Second, I keep feeling like G-d is screwing with me cuz so many obstacles and bad things happen to me. And anyway, the entire din of RH is looming and is so heavy. I hear that another minyan in my neighborhood is lighter about it. I just can't take it so I might daven there just to get away from the bitterness of the old, familiar RH/YK thing.

Anyway, my question was is there a way for me to feel less weight and more joy or something positive on RH/YK instead of this heaviness, guilt, dread etc...

 

I responded be"H (based on experience and the 3rd step I learned in recovery):

Maybe you can't, it's really tough. Once we have chosen (and yes, it was our choice - we are not victims) to see RH and other things as a matter of being afraid of our own G-d, that (very) goyishe idea may already be too deep in our hearts to ignore and will likely awaken over and over when we are around those people, around those tunes, etc....and what is even more inconvenient, we will probably blame it on "those rabbonim and sforim that say x, y and z to me and act that way" till the end of our days. For you and I tend to blame - always. But there is teshuvah and hischadshus, you know...it takes work. Is it worth it to us? I hope so.

Recovery is hischadshus, something new. Trying the same old thing and expecting a diffeent result is insanity,they say. The old way for us.

Real Torah can never portray G-d as our enemy, and can never teach us to be afraid of G-d - for that is so goyish an idea to think 'G-d could screw with me, be bad to me', or whatever. It stems from the (actually Zoroastrian) idea that there are two g-ds: a good one and a bad one (or in christianity, a G-d and a devil who share power). Nu. But we (you) have heard speeches and schmoozes stuff about "yir'as ha'onesh" and "mayseh soton" and came away (by our choice) with this sick idea of G-d being able to be bad to us, c"v. Gevalt, we are messed up...

Yet the truth is of course that Torah teaches that G-d cannot do anything bad to me. Period. Just like He cannot get a cold, break a leg, be killed, or drop dead....Rav Noach Weinberg tz"l used to say this idea often: saying G-d is kol yachol, (can do everything and anything) obviously does not include that He can catch a cold or break a leg...well, this is what that really means: he cannot be bad to me. He is unable to 'screw with me' as you put it, or to actually harm me in any way. Onesh must be always 100% good. G-d is the last one to be afraid of...as in "who's afraid of big bad god?" Silly, childish, goyish. Gpd is not my enemy, and cannot be feared in that way, c"v.

All He does is only and always for the best - meaning He cannot do any wrong to me, and all is for my benefit. Cuz He is One!...there is no sharing of power with the devil or with a bad god called, 'bad luck', or with you, or with anyone, at least in the mature Jewish concept if G-d, not your contaminated one - our contaminated one.

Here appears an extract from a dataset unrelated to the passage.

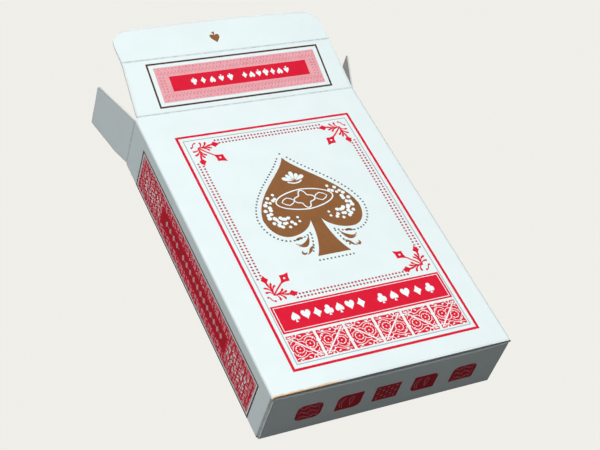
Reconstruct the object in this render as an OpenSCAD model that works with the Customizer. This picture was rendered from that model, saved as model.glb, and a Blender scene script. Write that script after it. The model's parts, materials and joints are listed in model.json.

So what have we to fear, really? Onoh eileich meruchechoh, v'onoh miponechoh evrach? Im esak shomayim shom Otoh, v'atziyah sh'ol, hinekoh! And as Rebbi Nachman would remind us: G-d is everywhere, so He is also with us in (c"v) gehinom...so what is there to fear? He is One means there is no badness in Him!

Can you hear this? It grows out of my 3rd step, and growing up, helped a lot by true Torah teachers I have always had but never heard - till recovery (growing up) allowed me to.